Getting first n unique elements from Python list

Question:

I have a python list where elements can repeat.

>>> a = [1,2,2,3,3,4,5,6]

I want to get the first n unique elements from the list.
So, in this case, if i want the first 5 unique elements, they would be:

[1,2,3,4,5]

I have come up with a solution using generators:

def iterate(itr, upper=5):

    count = 0
    for index, element in enumerate(itr):
        if index==0:
            count += 1
            yield element

        elif element not in itr[:index] and count<upper:
            count += 1
            yield element

In use:

>>> i = iterate(a, 5)
>>> [e for e in i]
[1,2,3,4,5]

I have doubts on this being the most optimal solution. Is there an alternative strategy that i can implement to write it in a more pythonic and efficient
way?

Asked By: xssChauhan

||

Answers:

I would use a set to remember what was seen and return from the generator when you have seen enough:

a = [1, 2, 2, 3, 3, 4, 5, 6]
    
def get_unique_N(iterable, N):
    """Yields (in order) the first N unique elements of iterable. 
    Might yield less if data too short."""
    seen = set()
    for e in iterable:
        if e in seen:
            continue
        seen.add(e)
        yield e
        if len(seen) == N:
            return
            
k = get_unique_N([1, 2, 2, 3, 3, 4, 5, 6], 4)
print(list(k))
    

Output:

[1, 2, 3, 4]

According to PEP-479 you should return from generators, not raise StopIteration – thanks to @khelwood & @iBug for that piece of comment – one never learns out.

With 3.6 you get a deprecated warning, with 3.7 it gives RuntimeErrors: Transition Plan if still using raise StopIteration


Your solution using elif element not in itr[:index] and count<upper: uses O(k) lookups – with k being the length of the slice – using a set reduces this to O(1) lookups but uses more memory because the set has to be kept as well. It is a speed vs. memory tradeoff – what is better is application/data dependend.

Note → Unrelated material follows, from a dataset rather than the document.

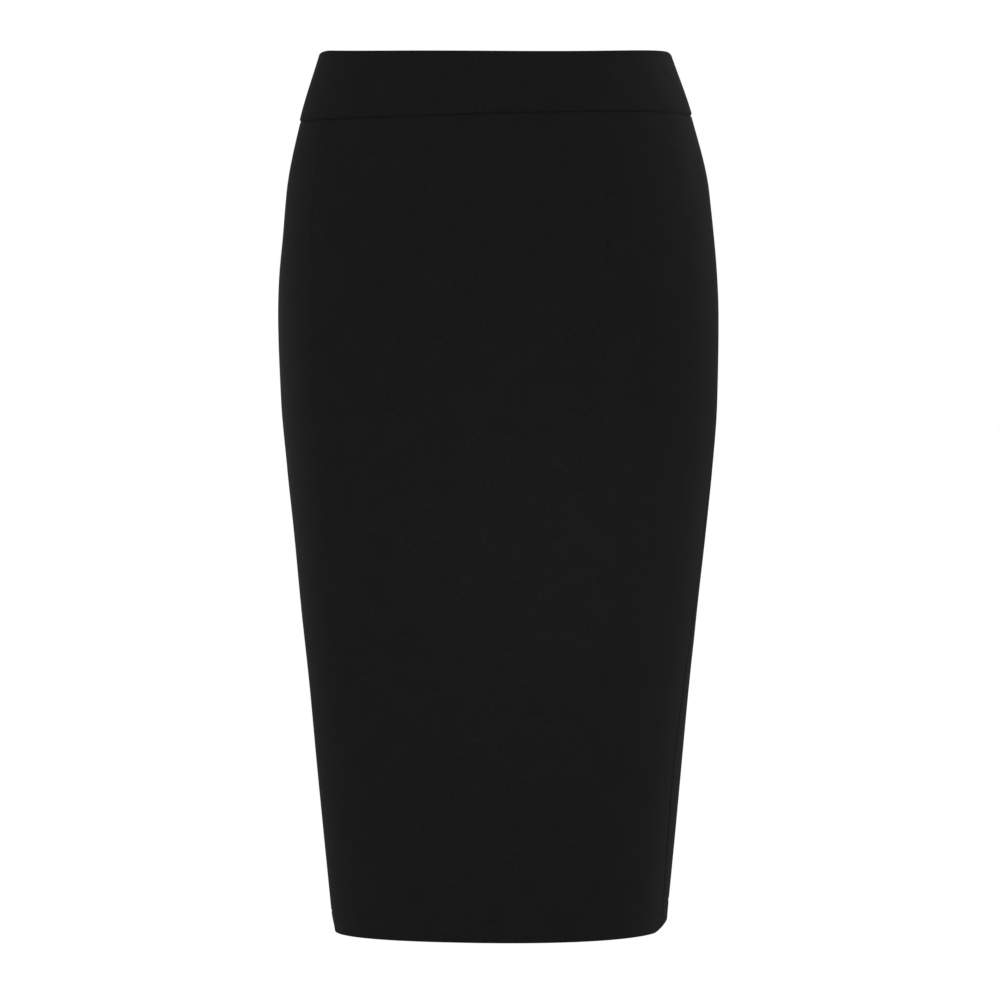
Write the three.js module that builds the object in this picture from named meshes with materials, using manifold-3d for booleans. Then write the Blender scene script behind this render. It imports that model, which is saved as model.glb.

Consider [1, 2, 3, 4, 4, 4, 4, 5] vs [1] * 1000 + [2] * 1000 + [3] * 1000 + [4] * 1000 + [5] * 1000 + [6]:

For 6 uniques (in longer list):

  • you would have lookups of O(1)+O(2)+...+O(5001)
  • mine would have 5001*O(1) lookup + memory for set( {1, 2, 3, 4, 5, 6})
Answered By: Patrick Artner

You can adapt the popular itertools unique_everseen recipe:

def unique_everseen_limit(iterable, limit=5):
    seen = set()
    seen_add = seen.add
    for element in iterable:
        if element not in seen:
            seen_add(element)
            yield element
        if len(seen) == limit:
            break

a = [1,2,2,3,3,4,5,6]

res = list(unique_everseen_limit(a))  # [1, 2, 3, 4, 5]

Alternatively, as suggested by @Chris_Rands, you can use itertools.islice to extract a fixed number of values from a non-limited generator:

from itertools import islice

def unique_everseen(iterable):
    seen = set()
    seen_add = seen.add
    for element in iterable:
        if element not in seen:
            seen_add(element)
            yield element

res = list(islice(unique_everseen(a), 5))  # [1, 2, 3, 4, 5]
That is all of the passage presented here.